What are the expectations for this position and what are the challenges, and/or what do you hope to achieve over the next few years?

The expectations for the ADR-GI position, as I envision them, tie directly into "pillars" I mention above. I am tasked with supporting colleagues who are performing cutting edge research in the FoS, assisting with efforts to secure external funding from various sources to support these activities, and encouraging researchers to mobilize their research outputs to maximize societal impact. In doing so, my intention is to work with researchers to increase research funding, and maximize the visibility and impact of FoS research throughout the local industry community. I also hope that my planned engagement will increase the awareness of FoS in the community at large. 

Looking at the challenges, one of the most important things that must be addressed is the isolation that has resulted from the pandemic years. The faculty community needs to engage and learn about the research being done in the faculty and CNAS. Realizing this engagement and community building is a daunting task, but it is essential if we are to come together, find synergies and pursue large initiatives together (my past experiences have shown me it can be fun at the same time). If we can build the research community, increase FoS success in government funding applications and diversify our funding base this will be a huge success. 

Please describe your current research. 

My research team and I focus our efforts on developing methods to prepare nanomaterials derived from non-toxic earth abundant elements like silicon. These materials have very unique size, surface and composition dependent characteristics such as luminescence, light scattering, reactivity and electrical conductivity. All of these characteristics can be exquisitely controlled through an intimate understanding of the material structure. Through our understanding of these systems, together with our local and international collaborators, we deploy our materials in prototype applications like luminescent solar concentrators that can turn plate glass windows into passive energy generators, sensors that can make airport security checks more convenient, battery electrodes that can make our portable electronics and electric vehicles more efficient, biological and medical imaging agents less invasive... the list goes on. We are now looking to explore new related materials with potential impact in areas including quantum electronics and hydrogen production/storage. 

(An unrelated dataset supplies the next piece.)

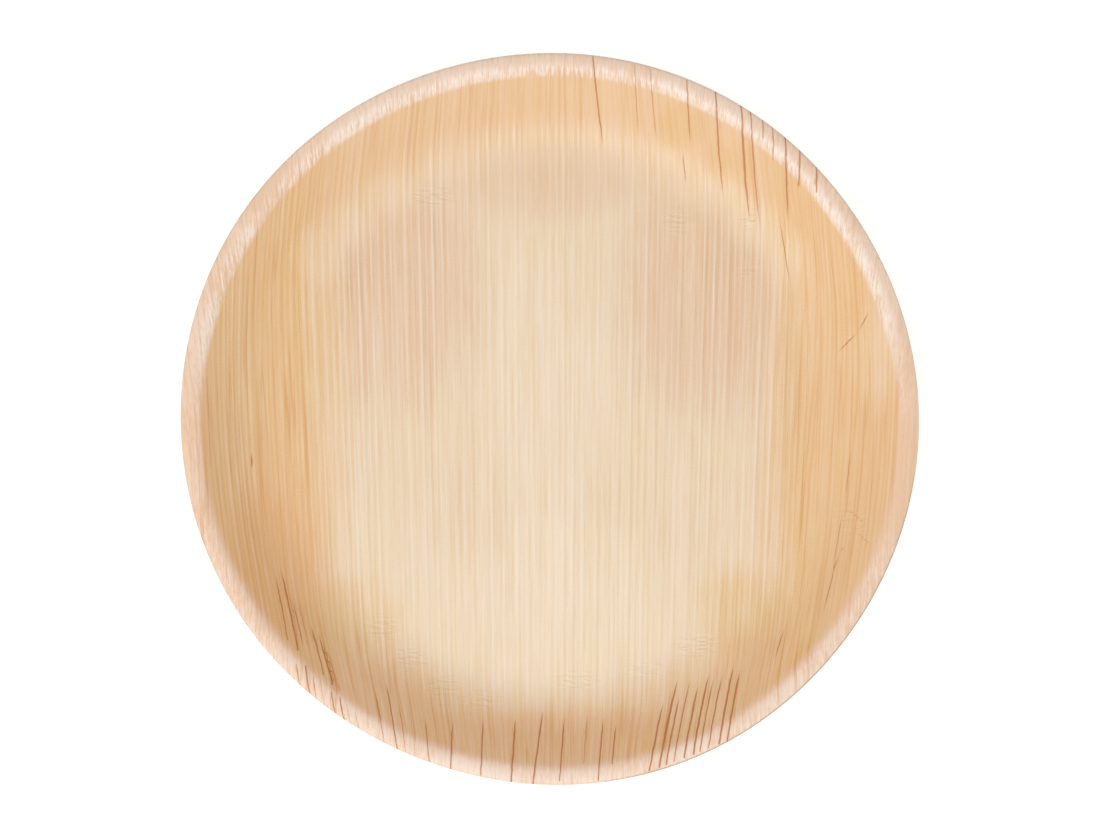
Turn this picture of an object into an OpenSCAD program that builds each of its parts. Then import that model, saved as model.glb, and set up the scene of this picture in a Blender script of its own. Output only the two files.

What drew you to this area of research?

I wish I had an inspiring answer to this question. It is actually quite simple and some might argue mundane. I have always been drawn to difficult challenges and my research focus is no exception. I was curious about the many questions that emerged when considering nano-silicon and its unexpected properties. When I was starting my independent research efforts there were explanations for why nano-silicon showed unexpected size dependent photoluminescence (glowing when exposed to ultraviolet light or other energy sources), but there were few methods that provided the materials to support these explanations. We sought to exploit our expertise in nanomaterials synthesis to develop scalable methods for preparing and tailoring silicon nanomaterials so we could shed light (pun intended) on the origin of their properties. We never dreamt of the far reaching applications they could find. I have said many times that this nanomaterial system is ‘the gift that keeps ongiving’. Every time we think we have everything figured out,we discover something new that draws us back. 

What do you do for fun, outside of work?

As is the case for most academics, my research is one of my core passions — even my hobby. Even so, I go out of my way to embrace activities beyond the lab and classroom. I treasure spending time hiking, canoeing and enjoying nature in the mountains and at the family cottage with my wife Leah, our three daughters and extended family. Together, we also love traveling internationally while spending time with our many friends around the world, many of whom are professional colleagues who have grown to be extended "family". Finally, I would be remiss if I didn't mention that when I am away from the laboratory, I love spending time decompressing while playing, walking, and even cuddling with my three favourite labrador retrievers Raven, Hali and Whinnie.